## Given data

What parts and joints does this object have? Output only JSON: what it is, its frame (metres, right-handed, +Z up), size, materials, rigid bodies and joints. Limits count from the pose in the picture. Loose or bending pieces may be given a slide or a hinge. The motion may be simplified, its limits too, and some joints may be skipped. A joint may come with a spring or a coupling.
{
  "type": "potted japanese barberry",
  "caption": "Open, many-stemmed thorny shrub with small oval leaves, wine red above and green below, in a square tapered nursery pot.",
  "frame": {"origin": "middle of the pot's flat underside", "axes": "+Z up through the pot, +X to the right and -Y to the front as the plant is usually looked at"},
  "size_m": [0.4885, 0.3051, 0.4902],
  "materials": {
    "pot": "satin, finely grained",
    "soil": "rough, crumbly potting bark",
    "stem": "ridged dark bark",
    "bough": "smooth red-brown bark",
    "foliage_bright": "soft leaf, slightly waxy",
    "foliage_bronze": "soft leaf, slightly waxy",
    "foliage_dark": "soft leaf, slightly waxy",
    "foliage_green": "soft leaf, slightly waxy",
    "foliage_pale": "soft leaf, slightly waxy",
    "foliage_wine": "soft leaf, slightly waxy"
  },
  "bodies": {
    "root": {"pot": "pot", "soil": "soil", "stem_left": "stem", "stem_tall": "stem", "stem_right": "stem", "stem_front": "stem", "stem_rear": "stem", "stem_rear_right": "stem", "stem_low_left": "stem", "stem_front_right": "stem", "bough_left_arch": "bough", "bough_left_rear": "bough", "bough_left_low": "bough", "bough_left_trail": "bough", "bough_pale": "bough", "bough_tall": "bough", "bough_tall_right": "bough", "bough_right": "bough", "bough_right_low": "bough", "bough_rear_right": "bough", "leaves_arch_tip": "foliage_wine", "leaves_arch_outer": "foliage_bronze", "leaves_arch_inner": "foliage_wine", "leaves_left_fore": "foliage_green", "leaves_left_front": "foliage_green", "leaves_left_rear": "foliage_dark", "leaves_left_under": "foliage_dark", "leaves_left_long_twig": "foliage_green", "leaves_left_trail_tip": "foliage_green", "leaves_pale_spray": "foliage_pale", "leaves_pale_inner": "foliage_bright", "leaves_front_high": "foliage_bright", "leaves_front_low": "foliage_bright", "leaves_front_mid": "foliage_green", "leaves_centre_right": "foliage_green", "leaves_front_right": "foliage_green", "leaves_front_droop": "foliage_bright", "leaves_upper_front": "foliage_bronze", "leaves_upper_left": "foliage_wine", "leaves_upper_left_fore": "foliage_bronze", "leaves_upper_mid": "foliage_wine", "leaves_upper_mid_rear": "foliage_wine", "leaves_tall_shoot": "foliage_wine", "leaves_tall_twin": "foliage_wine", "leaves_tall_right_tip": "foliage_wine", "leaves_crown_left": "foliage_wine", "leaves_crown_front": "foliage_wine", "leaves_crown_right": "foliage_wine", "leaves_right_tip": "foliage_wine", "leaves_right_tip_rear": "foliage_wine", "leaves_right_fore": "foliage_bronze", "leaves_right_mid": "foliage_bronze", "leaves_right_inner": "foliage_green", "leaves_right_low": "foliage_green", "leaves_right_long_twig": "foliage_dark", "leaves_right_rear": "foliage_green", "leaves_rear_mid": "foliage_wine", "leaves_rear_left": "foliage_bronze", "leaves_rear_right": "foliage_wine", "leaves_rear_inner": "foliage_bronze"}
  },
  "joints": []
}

## Set task
Write the listing out again, exactly as it reads.

## Completed task
What parts and joints does this object have? Output only JSON: what it is, its frame (metres, right-handed, +Z up), size, materials, rigid bodies and joints. Limits count from the pose in the picture. Loose or bending pieces may be given a slide or a hinge. The motion may be simplified, its limits too, and some joints may be skipped. A joint may come with a spring or a coupling.
{
  "type": "potted japanese barberry",
  "caption": "Open, many-stemmed thorny shrub with small oval leaves, wine red above and green below, in a square tapered nursery pot.",
  "frame": {"origin": "middle of the pot's flat underside", "axes": "+Z up through the pot, +X to the right and -Y to the front as the plant is usually looked at"},
  "size_m": [0.4885, 0.3051, 0.4902],
  "materials": {
    "pot": "satin, finely grained",
    "soil": "rough, crumbly potting bark",
    "stem": "ridged dark bark",
    "bough": "smooth red-brown bark",
    "foliage_bright": "soft leaf, slightly waxy",
    "foliage_bronze": "soft leaf, slightly waxy",
    "foliage_dark": "soft leaf, slightly waxy",
    "foliage_green": "soft leaf, slightly waxy",
    "foliage_pale": "soft leaf, slightly waxy",
    "foliage_wine": "soft leaf, slightly waxy"
  },
  "bodies": {
    "root": {"pot": "pot", "soil": "soil", "stem_left": "stem", "stem_tall": "stem", "stem_right": "stem", "stem_front": "stem", "stem_rear": "stem", "stem_rear_right": "stem", "stem_low_left": "stem", "stem_front_right": "stem", "bough_left_arch": "bough", "bough_left_rear": "bough", "bough_left_low": "bough", "bough_left_trail": "bough", "bough_pale": "bough", "bough_tall": "bough", "bough_tall_right": "bough", "bough_right": "bough", "bough_right_low": "bough", "bough_rear_right": "bough", "leaves_arch_tip": "foliage_wine", "leaves_arch_outer": "foliage_bronze", "leaves_arch_inner": "foliage_wine", "leaves_left_fore": "foliage_green", "leaves_left_front": "foliage_green", "leaves_left_rear": "foliage_dark", "leaves_left_under": "foliage_dark", "leaves_left_long_twig": "foliage_green", "leaves_left_trail_tip": "foliage_green", "leaves_pale_spray": "foliage_pale", "leaves_pale_inner": "foliage_bright", "leaves_front_high": "foliage_bright", "leaves_front_low": "foliage_bright", "leaves_front_mid": "foliage_green", "leaves_centre_right": "foliage_green", "leaves_front_right": "foliage_green", "leaves_front_droop": "foliage_bright", "leaves_upper_front": "foliage_bronze", "leaves_upper_left": "foliage_wine", "leaves_upper_left_fore": "foliage_bronze", "leaves_upper_mid": "foliage_wine", "leaves_upper_mid_rear": "foliage_wine", "leaves_tall_shoot": "foliage_wine", "leaves_tall_twin": "foliage_wine", "leaves_tall_right_tip": "foliage_wine", "leaves_crown_left": "foliage_wine", "leaves_crown_front": "foliage_wine", "leaves_crown_right": "foliage_wine", "leaves_right_tip": "foliage_wine", "leaves_right_tip_rear": "foliage_wine", "leaves_right_fore": "foliage_bronze", "leaves_right_mid": "foliage_bronze", "leaves_right_inner": "foliage_green", "leaves_right_low": "foliage_green", "leaves_right_long_twig": "foliage_dark", "leaves_right_rear": "foliage_green", "leaves_rear_mid": "foliage_wine", "leaves_rear_left": "foliage_bronze", "leaves_rear_right": "foliage_wine", "leaves_rear_inner": "foliage_bronze"}
  },
  "joints": []
}